Work to complete: Your task is to copy a single run of lines that starts at the line with "Recreate this object" and stops at the line with "corner_radius = 1.8", keeping both ends. Copy nothing else.

═══

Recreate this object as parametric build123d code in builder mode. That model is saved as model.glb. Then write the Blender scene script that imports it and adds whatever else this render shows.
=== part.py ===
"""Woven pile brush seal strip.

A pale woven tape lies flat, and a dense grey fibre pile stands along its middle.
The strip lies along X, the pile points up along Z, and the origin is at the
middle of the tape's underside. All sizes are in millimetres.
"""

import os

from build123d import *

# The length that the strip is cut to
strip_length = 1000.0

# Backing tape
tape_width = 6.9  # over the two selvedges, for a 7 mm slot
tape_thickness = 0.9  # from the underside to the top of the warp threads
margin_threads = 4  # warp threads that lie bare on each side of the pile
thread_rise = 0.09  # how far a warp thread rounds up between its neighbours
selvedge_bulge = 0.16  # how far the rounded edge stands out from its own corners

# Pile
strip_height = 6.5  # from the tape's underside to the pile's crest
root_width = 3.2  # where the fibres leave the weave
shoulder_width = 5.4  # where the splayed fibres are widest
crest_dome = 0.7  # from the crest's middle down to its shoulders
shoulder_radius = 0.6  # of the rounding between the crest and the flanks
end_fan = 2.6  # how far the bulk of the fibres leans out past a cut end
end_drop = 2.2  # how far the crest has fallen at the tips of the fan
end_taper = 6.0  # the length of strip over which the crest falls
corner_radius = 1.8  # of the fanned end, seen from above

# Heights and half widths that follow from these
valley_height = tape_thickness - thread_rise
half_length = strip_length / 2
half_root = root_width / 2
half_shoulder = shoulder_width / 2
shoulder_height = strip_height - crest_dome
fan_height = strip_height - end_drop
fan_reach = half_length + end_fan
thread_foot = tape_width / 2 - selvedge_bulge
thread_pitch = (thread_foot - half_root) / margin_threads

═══

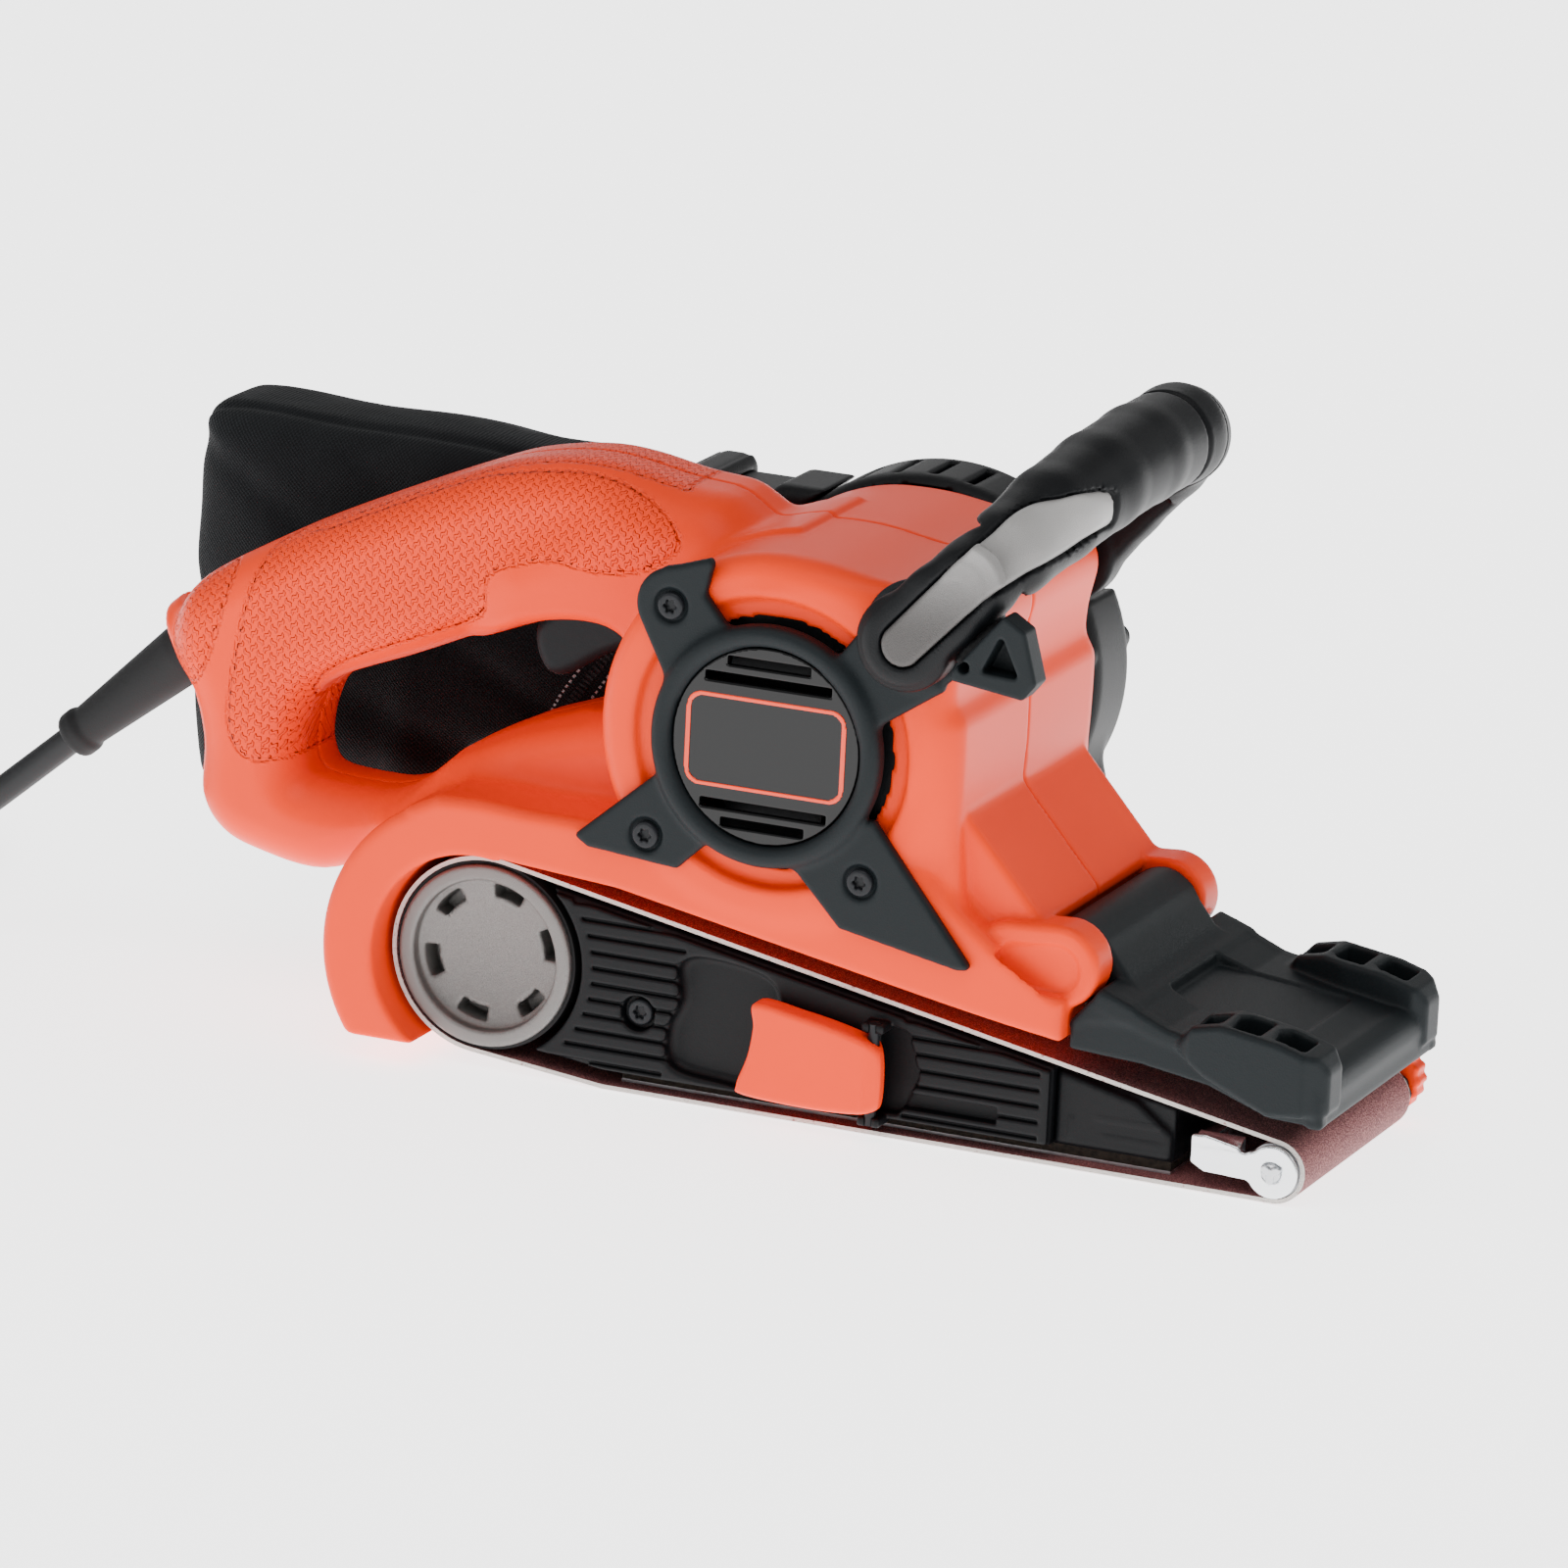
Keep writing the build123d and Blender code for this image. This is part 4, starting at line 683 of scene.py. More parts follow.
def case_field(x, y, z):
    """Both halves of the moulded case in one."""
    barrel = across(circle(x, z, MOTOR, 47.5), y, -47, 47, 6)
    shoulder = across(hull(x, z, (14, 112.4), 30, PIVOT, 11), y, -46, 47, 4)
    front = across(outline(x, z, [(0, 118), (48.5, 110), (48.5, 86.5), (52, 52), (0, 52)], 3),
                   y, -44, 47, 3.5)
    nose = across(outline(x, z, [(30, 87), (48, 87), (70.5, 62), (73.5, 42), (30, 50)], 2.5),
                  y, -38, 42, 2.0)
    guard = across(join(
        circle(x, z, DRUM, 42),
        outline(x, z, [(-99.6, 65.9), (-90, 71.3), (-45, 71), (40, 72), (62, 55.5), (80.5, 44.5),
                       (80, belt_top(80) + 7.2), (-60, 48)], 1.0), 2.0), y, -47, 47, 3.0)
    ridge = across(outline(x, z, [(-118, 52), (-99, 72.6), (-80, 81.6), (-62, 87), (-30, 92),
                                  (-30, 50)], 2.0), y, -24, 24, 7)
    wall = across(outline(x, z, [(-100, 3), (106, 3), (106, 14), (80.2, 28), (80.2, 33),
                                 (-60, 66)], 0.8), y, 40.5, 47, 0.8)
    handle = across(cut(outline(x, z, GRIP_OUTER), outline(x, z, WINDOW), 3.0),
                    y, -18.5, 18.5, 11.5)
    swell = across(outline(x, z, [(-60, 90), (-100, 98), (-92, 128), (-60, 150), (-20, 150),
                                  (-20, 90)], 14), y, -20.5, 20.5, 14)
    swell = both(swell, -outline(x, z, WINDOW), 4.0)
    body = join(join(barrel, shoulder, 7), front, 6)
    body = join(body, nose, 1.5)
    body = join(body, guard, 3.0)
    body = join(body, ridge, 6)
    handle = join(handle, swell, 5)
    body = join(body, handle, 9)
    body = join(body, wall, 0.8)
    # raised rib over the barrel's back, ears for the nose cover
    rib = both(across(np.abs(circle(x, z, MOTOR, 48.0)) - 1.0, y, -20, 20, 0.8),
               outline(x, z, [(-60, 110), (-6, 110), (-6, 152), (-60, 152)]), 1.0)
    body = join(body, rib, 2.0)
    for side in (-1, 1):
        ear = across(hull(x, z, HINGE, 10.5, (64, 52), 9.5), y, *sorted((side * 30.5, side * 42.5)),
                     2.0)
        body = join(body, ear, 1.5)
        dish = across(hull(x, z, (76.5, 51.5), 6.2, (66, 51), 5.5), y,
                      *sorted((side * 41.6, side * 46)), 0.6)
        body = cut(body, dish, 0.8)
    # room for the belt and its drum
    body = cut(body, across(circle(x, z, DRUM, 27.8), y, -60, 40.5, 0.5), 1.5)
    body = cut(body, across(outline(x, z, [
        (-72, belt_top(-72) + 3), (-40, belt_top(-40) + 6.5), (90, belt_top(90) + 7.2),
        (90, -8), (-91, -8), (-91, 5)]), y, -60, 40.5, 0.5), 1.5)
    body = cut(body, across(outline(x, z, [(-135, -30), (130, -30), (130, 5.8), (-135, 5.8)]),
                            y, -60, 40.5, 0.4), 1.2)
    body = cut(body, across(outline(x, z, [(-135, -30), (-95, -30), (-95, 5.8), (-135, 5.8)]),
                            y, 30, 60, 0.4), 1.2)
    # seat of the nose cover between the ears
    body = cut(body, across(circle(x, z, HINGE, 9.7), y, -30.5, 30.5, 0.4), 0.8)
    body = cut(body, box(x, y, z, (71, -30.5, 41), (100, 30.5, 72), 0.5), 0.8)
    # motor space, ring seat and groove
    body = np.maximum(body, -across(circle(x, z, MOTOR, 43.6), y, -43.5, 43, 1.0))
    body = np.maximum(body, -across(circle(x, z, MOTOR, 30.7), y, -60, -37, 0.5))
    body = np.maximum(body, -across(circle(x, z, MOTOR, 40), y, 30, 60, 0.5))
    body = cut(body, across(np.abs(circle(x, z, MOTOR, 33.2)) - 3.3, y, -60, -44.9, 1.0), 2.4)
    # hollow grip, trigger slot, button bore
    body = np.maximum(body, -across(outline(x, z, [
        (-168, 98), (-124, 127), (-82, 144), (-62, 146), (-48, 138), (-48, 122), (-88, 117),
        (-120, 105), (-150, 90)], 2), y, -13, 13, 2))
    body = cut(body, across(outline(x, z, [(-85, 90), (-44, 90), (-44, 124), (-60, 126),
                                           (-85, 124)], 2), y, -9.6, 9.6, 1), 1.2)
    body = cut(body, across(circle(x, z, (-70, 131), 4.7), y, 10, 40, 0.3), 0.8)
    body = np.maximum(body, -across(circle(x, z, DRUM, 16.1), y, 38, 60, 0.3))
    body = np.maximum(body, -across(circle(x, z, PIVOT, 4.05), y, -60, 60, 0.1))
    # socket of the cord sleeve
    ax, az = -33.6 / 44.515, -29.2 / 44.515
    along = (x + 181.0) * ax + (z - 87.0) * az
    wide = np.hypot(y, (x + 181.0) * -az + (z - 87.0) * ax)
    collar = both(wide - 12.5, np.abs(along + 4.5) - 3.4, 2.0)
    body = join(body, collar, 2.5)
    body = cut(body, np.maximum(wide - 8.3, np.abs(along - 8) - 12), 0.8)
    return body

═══

Reply:
Recreate this object as parametric build123d code in builder mode. That model is saved as model.glb. Then write the Blender scene script that imports it and adds whatever else this render shows.
=== part.py ===
"""Woven pile brush seal strip.

A pale woven tape lies flat, and a dense grey fibre pile stands along its middle.
The strip lies along X, the pile points up along Z, and the origin is at the
middle of the tape's underside. All sizes are in millimetres.
"""

import os

from build123d import *

# The length that the strip is cut to
strip_length = 1000.0

# Backing tape
tape_width = 6.9  # over the two selvedges, for a 7 mm slot
tape_thickness = 0.9  # from the underside to the top of the warp threads
margin_threads = 4  # warp threads that lie bare on each side of the pile
thread_rise = 0.09  # how far a warp thread rounds up between its neighbours
selvedge_bulge = 0.16  # how far the rounded edge stands out from its own corners

# Pile
strip_height = 6.5  # from the tape's underside to the pile's crest
root_width = 3.2  # where the fibres leave the weave
shoulder_width = 5.4  # where the splayed fibres are widest
crest_dome = 0.7  # from the crest's middle down to its shoulders
shoulder_radius = 0.6  # of the rounding between the crest and the flanks
end_fan = 2.6  # how far the bulk of the fibres leans out past a cut end
end_drop = 2.2  # how far the crest has fallen at the tips of the fan
end_taper = 6.0  # the length of strip over which the crest falls
corner_radius = 1.8  # of the fanned end, seen from above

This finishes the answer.